Given request.
Give back the exact lines spanning from the line with "Recreate this object" to the line with "gasket_tail = 1.2", with both of those lines included and no others.

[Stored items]
----------------------------------------

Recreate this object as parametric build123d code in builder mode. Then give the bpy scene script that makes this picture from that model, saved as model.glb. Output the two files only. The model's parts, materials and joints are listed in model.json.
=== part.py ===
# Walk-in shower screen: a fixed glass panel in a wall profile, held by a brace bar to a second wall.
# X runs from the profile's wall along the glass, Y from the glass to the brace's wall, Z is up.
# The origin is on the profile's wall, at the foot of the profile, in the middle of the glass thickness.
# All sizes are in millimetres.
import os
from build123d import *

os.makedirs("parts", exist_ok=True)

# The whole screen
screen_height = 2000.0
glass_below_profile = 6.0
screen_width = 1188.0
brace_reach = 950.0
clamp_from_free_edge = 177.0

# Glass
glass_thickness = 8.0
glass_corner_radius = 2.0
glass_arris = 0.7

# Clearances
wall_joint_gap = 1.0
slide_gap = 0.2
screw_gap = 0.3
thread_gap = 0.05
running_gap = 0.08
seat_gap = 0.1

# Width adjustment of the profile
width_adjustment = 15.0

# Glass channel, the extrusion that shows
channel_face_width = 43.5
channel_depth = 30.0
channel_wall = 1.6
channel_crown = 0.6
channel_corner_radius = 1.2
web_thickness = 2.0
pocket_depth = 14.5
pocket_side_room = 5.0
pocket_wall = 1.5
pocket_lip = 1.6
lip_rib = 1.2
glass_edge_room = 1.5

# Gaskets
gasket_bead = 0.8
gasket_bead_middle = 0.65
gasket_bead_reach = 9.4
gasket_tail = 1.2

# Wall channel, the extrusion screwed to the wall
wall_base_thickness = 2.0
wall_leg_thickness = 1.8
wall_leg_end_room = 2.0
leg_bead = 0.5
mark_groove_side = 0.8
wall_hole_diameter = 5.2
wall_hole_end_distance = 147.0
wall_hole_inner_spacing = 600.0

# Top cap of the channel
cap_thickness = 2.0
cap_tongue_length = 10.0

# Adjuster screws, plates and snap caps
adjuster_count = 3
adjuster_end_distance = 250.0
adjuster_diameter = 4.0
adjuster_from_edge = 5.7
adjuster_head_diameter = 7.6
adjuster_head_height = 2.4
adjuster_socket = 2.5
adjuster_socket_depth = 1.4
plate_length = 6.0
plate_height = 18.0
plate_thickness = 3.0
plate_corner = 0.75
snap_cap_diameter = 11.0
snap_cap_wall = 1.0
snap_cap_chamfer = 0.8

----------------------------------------

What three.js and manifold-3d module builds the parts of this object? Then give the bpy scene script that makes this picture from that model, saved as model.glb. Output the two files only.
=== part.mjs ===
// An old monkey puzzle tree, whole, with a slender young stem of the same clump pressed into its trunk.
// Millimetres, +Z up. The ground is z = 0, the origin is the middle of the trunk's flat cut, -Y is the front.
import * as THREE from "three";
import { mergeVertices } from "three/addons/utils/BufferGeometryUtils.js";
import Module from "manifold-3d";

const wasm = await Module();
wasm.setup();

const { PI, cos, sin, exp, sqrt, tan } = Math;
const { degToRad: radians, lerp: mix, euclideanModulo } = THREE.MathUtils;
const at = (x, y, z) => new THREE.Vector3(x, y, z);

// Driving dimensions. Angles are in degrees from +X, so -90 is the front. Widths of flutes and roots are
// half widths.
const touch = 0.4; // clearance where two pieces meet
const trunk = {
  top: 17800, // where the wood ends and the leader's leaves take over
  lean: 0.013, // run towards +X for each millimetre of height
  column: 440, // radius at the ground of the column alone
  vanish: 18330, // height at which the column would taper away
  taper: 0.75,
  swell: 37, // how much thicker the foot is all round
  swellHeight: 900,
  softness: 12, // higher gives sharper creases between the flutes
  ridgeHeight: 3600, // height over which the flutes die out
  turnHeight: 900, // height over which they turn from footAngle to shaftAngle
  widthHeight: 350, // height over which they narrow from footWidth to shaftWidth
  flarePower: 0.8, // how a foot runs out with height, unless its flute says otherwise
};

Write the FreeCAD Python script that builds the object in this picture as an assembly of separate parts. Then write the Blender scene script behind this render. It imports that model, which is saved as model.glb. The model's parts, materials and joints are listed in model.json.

----------------------------------------

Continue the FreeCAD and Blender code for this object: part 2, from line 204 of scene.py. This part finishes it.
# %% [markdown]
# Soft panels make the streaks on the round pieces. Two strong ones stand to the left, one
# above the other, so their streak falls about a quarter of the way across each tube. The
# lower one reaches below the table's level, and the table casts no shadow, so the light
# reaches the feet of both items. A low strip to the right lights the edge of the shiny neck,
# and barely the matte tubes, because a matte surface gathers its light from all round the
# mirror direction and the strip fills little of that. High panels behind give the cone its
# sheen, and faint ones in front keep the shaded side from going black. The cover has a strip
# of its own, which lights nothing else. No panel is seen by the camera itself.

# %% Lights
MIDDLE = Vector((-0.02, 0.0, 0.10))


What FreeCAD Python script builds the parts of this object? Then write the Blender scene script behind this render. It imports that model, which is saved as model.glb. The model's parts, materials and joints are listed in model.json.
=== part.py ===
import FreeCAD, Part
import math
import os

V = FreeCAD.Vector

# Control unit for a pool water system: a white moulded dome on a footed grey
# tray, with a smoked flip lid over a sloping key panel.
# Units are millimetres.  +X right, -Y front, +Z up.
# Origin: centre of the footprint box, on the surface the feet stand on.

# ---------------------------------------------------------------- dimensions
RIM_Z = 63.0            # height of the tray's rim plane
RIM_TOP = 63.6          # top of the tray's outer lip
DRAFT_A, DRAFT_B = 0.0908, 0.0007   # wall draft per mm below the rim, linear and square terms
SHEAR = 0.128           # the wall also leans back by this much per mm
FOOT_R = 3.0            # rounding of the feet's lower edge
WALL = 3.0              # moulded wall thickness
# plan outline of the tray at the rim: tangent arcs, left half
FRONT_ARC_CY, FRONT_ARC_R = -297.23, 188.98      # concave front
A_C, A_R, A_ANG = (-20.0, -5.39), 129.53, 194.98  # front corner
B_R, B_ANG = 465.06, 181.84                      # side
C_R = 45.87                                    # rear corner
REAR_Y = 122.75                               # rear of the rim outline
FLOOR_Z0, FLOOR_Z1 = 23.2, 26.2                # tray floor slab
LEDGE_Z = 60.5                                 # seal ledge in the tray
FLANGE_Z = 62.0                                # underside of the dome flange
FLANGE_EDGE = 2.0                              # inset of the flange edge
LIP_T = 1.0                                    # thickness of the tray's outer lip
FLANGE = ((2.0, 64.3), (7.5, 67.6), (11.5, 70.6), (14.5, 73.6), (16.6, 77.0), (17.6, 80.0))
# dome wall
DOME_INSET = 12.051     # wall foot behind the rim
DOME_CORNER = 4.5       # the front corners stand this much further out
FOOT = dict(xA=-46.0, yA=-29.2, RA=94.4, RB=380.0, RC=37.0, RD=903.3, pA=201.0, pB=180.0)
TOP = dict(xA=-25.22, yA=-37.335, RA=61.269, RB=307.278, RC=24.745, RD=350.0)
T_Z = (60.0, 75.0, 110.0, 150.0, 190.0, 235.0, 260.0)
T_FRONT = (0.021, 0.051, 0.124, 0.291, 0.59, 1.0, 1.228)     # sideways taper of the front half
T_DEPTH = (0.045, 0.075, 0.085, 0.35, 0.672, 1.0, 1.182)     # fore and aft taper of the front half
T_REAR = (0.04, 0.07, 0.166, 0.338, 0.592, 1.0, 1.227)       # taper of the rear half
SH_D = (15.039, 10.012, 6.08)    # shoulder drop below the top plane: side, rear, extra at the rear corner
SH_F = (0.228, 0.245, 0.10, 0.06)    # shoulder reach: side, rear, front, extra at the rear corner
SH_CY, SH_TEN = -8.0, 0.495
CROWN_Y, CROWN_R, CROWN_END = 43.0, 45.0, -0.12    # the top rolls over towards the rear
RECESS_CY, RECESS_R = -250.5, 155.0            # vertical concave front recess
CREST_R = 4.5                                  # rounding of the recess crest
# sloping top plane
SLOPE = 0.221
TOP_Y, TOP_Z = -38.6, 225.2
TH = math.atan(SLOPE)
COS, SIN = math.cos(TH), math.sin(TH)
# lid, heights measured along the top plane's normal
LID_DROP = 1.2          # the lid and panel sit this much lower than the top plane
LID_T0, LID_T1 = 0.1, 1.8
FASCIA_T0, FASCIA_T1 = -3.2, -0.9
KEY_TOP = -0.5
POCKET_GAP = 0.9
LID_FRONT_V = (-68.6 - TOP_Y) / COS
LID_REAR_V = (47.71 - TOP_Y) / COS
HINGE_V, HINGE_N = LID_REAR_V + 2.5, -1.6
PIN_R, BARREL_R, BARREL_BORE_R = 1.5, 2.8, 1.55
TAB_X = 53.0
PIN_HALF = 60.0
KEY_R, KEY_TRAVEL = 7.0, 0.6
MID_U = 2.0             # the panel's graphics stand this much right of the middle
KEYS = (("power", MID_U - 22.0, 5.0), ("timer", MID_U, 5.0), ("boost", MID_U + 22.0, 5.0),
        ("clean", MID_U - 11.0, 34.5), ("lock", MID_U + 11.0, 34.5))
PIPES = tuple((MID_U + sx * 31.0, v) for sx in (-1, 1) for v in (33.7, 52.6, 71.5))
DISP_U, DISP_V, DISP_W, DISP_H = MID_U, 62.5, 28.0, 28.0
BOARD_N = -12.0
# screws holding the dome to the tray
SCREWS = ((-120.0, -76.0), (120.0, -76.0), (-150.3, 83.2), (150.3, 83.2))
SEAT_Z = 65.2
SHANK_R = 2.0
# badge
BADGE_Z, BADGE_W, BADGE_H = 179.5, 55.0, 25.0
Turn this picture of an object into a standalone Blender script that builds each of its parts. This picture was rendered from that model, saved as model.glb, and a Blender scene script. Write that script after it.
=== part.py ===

----------------------------------------

Task solution.
Recreate this object as parametric build123d code in builder mode. Then give the bpy scene script that makes this picture from that model, saved as model.glb. Output the two files only. The model's parts, materials and joints are listed in model.json.
=== part.py ===
# Walk-in shower screen: a fixed glass panel in a wall profile, held by a brace bar to a second wall.
# X runs from the profile's wall along the glass, Y from the glass to the brace's wall, Z is up.
# The origin is on the profile's wall, at the foot of the profile, in the middle of the glass thickness.
# All sizes are in millimetres.
import os
from build123d import *

os.makedirs("parts", exist_ok=True)

# The whole screen
screen_height = 2000.0
glass_below_profile = 6.0
screen_width = 1188.0
brace_reach = 950.0
clamp_from_free_edge = 177.0

# Glass
glass_thickness = 8.0
glass_corner_radius = 2.0
glass_arris = 0.7

# Clearances
wall_joint_gap = 1.0
slide_gap = 0.2
screw_gap = 0.3
thread_gap = 0.05
running_gap = 0.08
seat_gap = 0.1

# Width adjustment of the profile
width_adjustment = 15.0

# Glass channel, the extrusion that shows
channel_face_width = 43.5
channel_depth = 30.0
channel_wall = 1.6
channel_crown = 0.6
channel_corner_radius = 1.2
web_thickness = 2.0
pocket_depth = 14.5
pocket_side_room = 5.0
pocket_wall = 1.5
pocket_lip = 1.6
lip_rib = 1.2
glass_edge_room = 1.5

# Gaskets
gasket_bead = 0.8
gasket_bead_middle = 0.65
gasket_bead_reach = 9.4
gasket_tail = 1.2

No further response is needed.